EVANS Halshaw has swapped Vauxhall for Ford in Brighton, ousting Inchcape and leaving local firm Frosts with one of the country’s biggest Vauxhall territories.

The Midlands-based group will swap signs on its Old Shoreham Road premises from Vauxhall to Ford over the new year holiday. Inchcape has already announced that it is relinquishing its Ford franchise in the town “by mutual agreement with Ford”.Frosts will in turn take over the Vauxhall territory from Evans Halshaw but will merge it with its neighbouring Shoreham operation where it already has a dealership. The company also has a dealership in Haywards Heath, north of Brighton, which will leave it with a combined market area covering much of East Sussex.

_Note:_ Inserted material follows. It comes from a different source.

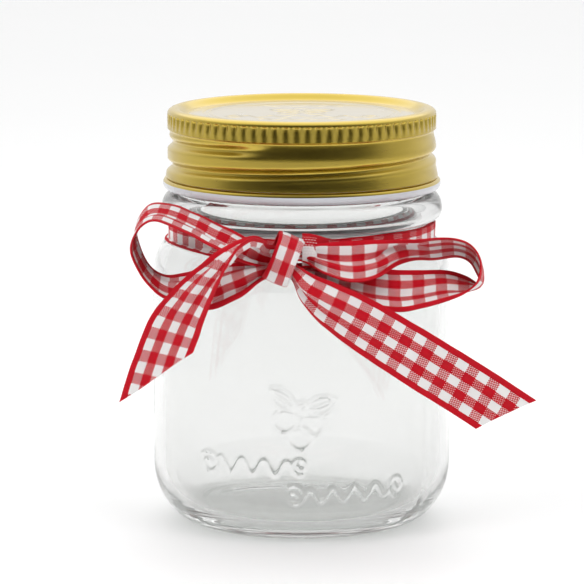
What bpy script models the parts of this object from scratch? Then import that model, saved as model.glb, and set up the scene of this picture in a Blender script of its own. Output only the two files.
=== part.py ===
"""A small preserving jar with a one-piece screw cap and a gingham ribbon tied round its neck.

The frame is the jar's own: +Z up, the origin on the jar's axis in the plane it stands on, -Y towards the bow.
Lengths below are in millimetres, and MM turns them into metres when a mesh is made.
"""

import math

import bmesh
import bpy
from mathutils import Vector

MM = 0.001
SIDES = 48  # round every turned piece

# Glass jar
BODY_R = 32.0
WALL = 2.3
PUSH_UP = 0.4  # the base is hollowed by this much inside its standing ring
STANDING_RING = (20.8, 22.3)
HEEL_TOP = 13.0
FLOOR = 3.4
SHOULDER_FOOT = 52.8
SHOULDER_TOP = 61.3
NECK_R = 27.7
RING_R = 30.1  # the bead that a cap tool pulls against
RING_Z = (65.4, 71.1)
FINISH_R = 26.9  # the wall that carries the thread
MOUTH_R = 24.6
JAR_TOP = 87.2

# Thread: the lead is the rise in one turn. The helix passes the jar's -X side at THREAD_Z.
THREAD_LEAD = 4.8
THREAD_Z = 77.1
THREAD_HALF_WIDTH = 1.5
JAR_THREAD_RISE = 2.4  # the jar's ridge lies half a lead above the cap's groove
JAR_THREAD_HEIGHT = 1.0
JAR_THREAD_SPAN = (145.0, 628.0)
CAP_THREAD_DEPTH = 1.05
CAP_THREAD_SPAN = (100.0, 620.0)
THREAD_RUN_OUT = 25.0  # degrees over which a thread's end fades into the wall
THREAD_ROW = 0.75  # height between the rows of points that carry a thread

# Cap
CAP_R = 28.75
METAL = 0.4
CAP_TOP = 89.2
PANEL_Z = 87.9
PANEL_R = 25.0
CURL_R = 29.75
CURL_Z = (72.0, 74.3)

# Gasket
GASKET_R = (25.8, 27.9)
GASKET_Z = (87.5, 88.4)

# Ribbon
RIBBON_THICKNESS = 0.5
NECK_WRAP_R = (28.0, 28.9)
NECK_WRAP_Z = (61.5, 65.0)
RIBBON_STEPS = 3  # rows of points between two stations of a ribbon's route

# Each station of a ribbon's route is a point on one edge, then the point across from it.
LEFT_LOOP = (
    ((-7.4, -34.0, 60.2), (-7.4, -31.0, 63.0)),
    ((-12.1, -36.5, 61.4), (-9.9, -29.7, 64.3)),
    ((-17.0, -36.3, 63.8), (-12.8, -28.6, 66.0)),
    ((-23.9, -33.0, 66.9), (-21.9, -22.5, 69.3)),
    ((-30.0, -29.0, 68.8), (-27.7, -18.0, 70.8)),
    ((-33.4, -27.0, 67.4), (-32.2, -16.0, 70.3)),
    ((-35.5, -26.5, 63.8), (-34.8, -15.0, 65.9)),
    ((-35.1, -27.0, 60.0), (-34.3, -15.5, 61.5)),
    ((-32.8, -28.5, 56.3), (-32.2, -17.5, 57.7)),
    ((-29.2, -31.0, 53.4), (-28.9, -21.0, 56.2)),
    ((-24.3, -33.5, 51.5), (-24.6, -25.2, 57.3)),
    ((-18.9, -35.5, 51.3), (-20.1, -28.7, 58.9)),
    ((-13.1, -36.2, 53.7), (-14.4, -30.2, 60.2)),
    ((-8.0, -35.0, 57.4), (-8.2, -32.0, 60.2)),
)
RIGHT_LOOP = (
    ((0.8, -32.5, 64.7), (0.6, -33.5, 61.5)),
    ((4.8, -31.5, 65.2), (4.7, -36.0, 59.8)),
    ((9.9, -31.2, 65.3), (10.3, -36.5, 58.5)),
    ((15.7, -31.8, 65.2), (15.7, -34.5, 58.9)),
    ((20.2, -32.5, 65.3), (20.6, -28.0, 60.3)),
    ((26.0, -32.0, 65.5), (26.8, -21.5, 59.4)),
    ((31.6, -31.0, 65.4), (32.3, -20.0, 59.8)),
    ((35.0, -30.5, 63.8), (35.3, -19.0, 58.6)),
    ((36.9, -30.5, 60.4), (36.7, -18.7, 56.2)),
    ((36.4, -31.5, 56.8), (37.2, -20.0, 54.2)),
    ((34.3, -33.0, 54.8), (34.5, -22.0, 56.0)),
    ((30.5, -34.5, 53.2), (30.1, -24.0, 57.6)),
    ((24.7, -36.0, 51.7), (24.6, -27.2, 58.2)),
    ((19.6, -36.5, 51.0), (19.3, -29.8, 58.7)),
    ((13.0, -36.0, 52.1), (13.3, -30.4, 59.4)),
    ((6.8, -35.0, 55.3), (6.8, -30.8, 60.3)),
    ((0.6, -34.0, 58.2), (0.6, -32.0, 60.4)),
)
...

The company, ranked 198 in the Motor Trader Top 200, plans to open three new sales and service centres and increase staff by a quarter to 250. The move comes 40 years after Frosts took on its first Vauxhall franchise and managing director William Frost said it placed the company “among the top 50 Vauxhall dealers in Britain”. Frosts will turn over £38m this year and expects to boost this to £50m in 1998.

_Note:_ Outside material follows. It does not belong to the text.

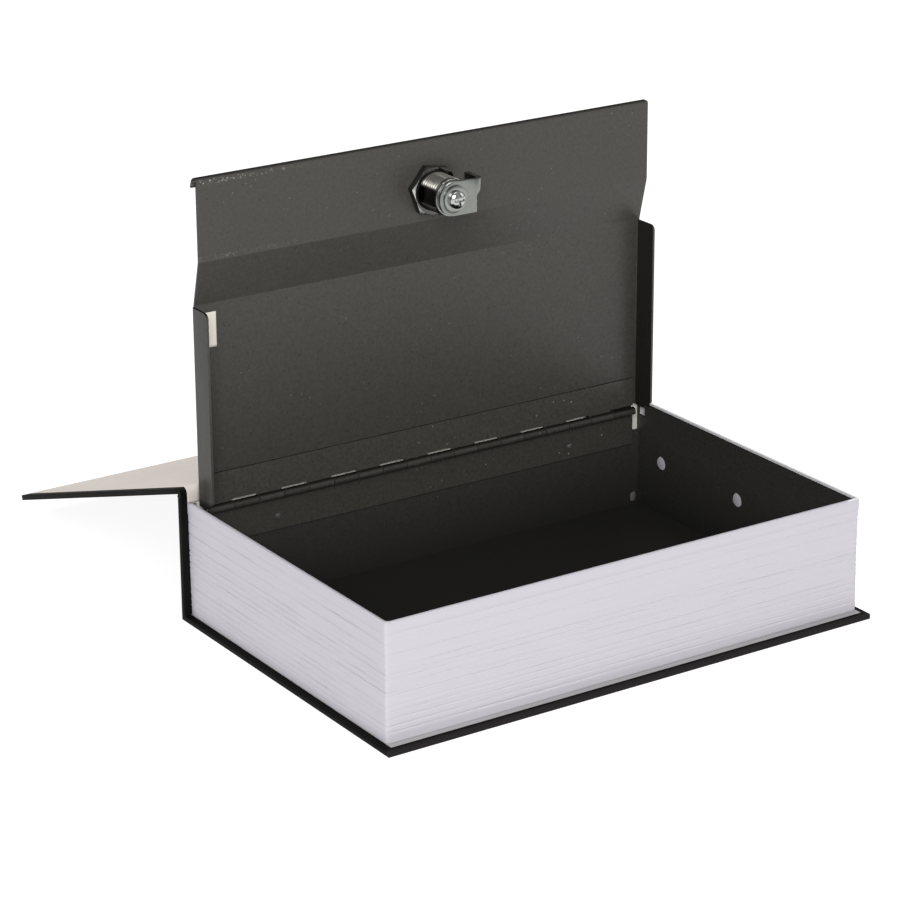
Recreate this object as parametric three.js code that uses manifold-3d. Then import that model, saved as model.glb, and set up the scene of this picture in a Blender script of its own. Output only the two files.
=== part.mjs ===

Evans Halshaw commercial director Mike Bowe said the company “saw an opportunity” to take on the Ford franchise in Brighton. It already has Vauxhall dealerships in Horsham and Crawley, but its only other Ford territory in the region is Winchester.
Inchcape, which traded as Brighton Ford, is to close two premises in the town. However, it has turned one of its satellite branches into a Wadham Kenning-branded used car centre.
Meanwhile, dealer group TC Harrison has extended its grip with Ford in the East Midlands, acquiring the Burton-on-Trent Ford dealership from Lookers. The area neighbours Harrison’s existing Ford territory in Derby.
The company said all existing management and staff would transfer to the new company. TC Harrison’s Midlands regional director Myron Nykolyszyn said the group could “pass on innumerable benefits” to the Burton dealership, including access to 1,500 used vehicles and a combined parts stock which would treble current availability.
Burton’s accountant, Terry Earp, who stays with the new firm, said another benefit would be the availability of Ford’s specialist vehicles for the first time. Harrison’s Derby outlet is a so-called SCORS (Sports, Coupe and Off Road Specialist) dealer.